Боевой порядок фашистов разбит, они поодиночке стремятся достичь спасительной облачности. Настигаю еще одного, даю очередь по правому двигателю и затем по левому. Бомбардировщик вспыхнул. Похожий на огромный факел, он описал дугу и врезался в землю. Только теперь, опомнившись, «мессершмитты» пошли на выручку своим бомбардировщикам. Имея большое превышение, они всей шестеркой ринулись в атаку.

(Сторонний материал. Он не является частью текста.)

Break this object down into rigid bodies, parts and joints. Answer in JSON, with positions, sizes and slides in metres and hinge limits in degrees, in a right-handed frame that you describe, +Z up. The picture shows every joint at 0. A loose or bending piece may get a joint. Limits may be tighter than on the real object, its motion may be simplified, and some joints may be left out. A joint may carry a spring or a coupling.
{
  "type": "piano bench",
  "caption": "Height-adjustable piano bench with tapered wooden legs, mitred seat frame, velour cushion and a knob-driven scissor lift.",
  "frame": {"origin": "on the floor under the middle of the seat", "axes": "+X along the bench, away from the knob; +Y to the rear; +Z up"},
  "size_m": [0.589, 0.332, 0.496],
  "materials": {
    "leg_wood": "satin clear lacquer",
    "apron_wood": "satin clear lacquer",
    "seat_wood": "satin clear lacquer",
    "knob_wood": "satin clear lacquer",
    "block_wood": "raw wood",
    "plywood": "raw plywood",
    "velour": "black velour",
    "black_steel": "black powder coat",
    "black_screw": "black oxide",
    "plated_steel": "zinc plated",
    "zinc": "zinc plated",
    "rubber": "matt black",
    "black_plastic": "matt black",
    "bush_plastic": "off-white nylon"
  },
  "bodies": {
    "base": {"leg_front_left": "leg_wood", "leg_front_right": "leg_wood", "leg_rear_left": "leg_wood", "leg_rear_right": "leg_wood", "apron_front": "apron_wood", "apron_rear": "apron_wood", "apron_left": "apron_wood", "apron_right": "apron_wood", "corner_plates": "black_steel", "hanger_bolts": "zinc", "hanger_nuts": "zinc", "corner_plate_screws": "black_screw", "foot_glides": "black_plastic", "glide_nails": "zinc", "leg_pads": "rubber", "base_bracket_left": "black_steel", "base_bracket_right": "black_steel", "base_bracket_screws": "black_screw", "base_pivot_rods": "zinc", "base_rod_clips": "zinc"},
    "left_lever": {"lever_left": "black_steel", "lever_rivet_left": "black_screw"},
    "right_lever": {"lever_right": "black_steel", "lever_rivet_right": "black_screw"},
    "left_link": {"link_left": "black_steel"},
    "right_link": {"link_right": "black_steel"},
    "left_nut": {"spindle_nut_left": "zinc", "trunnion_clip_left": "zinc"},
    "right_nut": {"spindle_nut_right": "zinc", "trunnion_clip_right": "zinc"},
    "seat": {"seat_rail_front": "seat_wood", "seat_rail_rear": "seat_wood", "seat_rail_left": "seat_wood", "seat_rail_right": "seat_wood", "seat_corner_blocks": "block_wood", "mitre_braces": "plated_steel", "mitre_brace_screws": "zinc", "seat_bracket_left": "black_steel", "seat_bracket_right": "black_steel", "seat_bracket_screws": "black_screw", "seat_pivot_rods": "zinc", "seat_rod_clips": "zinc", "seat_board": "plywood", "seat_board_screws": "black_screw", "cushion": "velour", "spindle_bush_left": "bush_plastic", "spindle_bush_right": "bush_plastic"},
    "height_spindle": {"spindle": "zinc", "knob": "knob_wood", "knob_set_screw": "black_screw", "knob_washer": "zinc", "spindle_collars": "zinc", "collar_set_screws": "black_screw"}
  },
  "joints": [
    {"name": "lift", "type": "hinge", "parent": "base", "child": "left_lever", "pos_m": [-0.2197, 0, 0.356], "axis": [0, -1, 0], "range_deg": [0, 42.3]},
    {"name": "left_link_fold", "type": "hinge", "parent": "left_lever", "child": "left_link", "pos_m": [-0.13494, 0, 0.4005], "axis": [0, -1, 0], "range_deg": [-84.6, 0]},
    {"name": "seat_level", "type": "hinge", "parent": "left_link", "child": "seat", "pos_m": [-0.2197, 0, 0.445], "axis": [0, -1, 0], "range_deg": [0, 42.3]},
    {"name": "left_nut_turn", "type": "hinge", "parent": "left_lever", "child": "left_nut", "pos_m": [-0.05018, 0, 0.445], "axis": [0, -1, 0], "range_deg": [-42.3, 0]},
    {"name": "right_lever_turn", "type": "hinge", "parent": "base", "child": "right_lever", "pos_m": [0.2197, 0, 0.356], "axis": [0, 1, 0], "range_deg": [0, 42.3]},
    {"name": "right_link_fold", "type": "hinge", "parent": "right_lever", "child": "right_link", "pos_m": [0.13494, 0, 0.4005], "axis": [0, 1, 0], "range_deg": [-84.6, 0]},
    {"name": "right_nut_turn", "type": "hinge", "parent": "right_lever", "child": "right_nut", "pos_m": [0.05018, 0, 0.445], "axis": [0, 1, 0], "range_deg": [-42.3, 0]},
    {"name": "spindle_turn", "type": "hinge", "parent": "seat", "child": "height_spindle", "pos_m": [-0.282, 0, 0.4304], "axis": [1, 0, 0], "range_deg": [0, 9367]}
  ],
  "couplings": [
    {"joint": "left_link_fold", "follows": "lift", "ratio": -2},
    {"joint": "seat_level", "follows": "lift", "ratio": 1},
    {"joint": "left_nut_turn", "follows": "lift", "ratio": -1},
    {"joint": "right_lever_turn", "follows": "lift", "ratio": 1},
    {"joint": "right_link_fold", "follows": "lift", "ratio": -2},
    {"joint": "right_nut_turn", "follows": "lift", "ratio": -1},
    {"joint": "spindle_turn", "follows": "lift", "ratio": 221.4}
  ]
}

«Принимать лобовую атаку на невыгодных условиях? – промелькнула мысль. – Нет, нельзя!» Ведомому приказываю идти за мной и, развернувшись на встречный курс, веду самолет с принижением так, чтобы, избежав прицельного огня и разогнав скорость, обеспечивающую выполнение полупетли, зайти в хвост истребителям противника. Оглянувшись, я увидел, что Варшавский пошел в лобовую атаку.
– Яша, за мной! – кричу во весь голос, но он продолжает атаковать с кабрированием и потерей скорости – один против шести! Находясь ниже, я ничем не могу ему помочь: не хватает ни времени, ни маневра. [283]
По вспышкам от пулеметных очередей определяю, что Варшавский открыл огонь, но его пулемету и пушке противостоят двенадцать эрликонов и маузеров; на двигателе и плоскостях его самолета засверкали разрывы фашистских снарядов.
«Лишь бы не по кабине», – подумал я, надеясь на благополучный исход. Вдруг его самолет дрогнул и перешел в крутое планирование. Почти одновременно с левого борта «мессершмитта» вырвалось красное пламя. Фашист так и не вывел самолет из пикирования до самой земли.
Нужно надежно прикрыть подбитого ведомого! «Мессершмитты», видя легкую добычу, бросились в атаку на планирующий беззащитный самолет. Отбивая их, я проводил Варшавского до посадки. Его самолет с убранными шасси прополз небольшое расстояние и теперь, как беспомощная птица, лежал на ровном поле. «Мессершмитты» прекратили преследование и, развернувшись, ушли за линию фронта.
Запомнив место посадки, набираю высоту. Дождевые тучи пронеслись к востоку, стало светлее. Кое-где в окнах между облаками пробивались лучи вечернего солнца.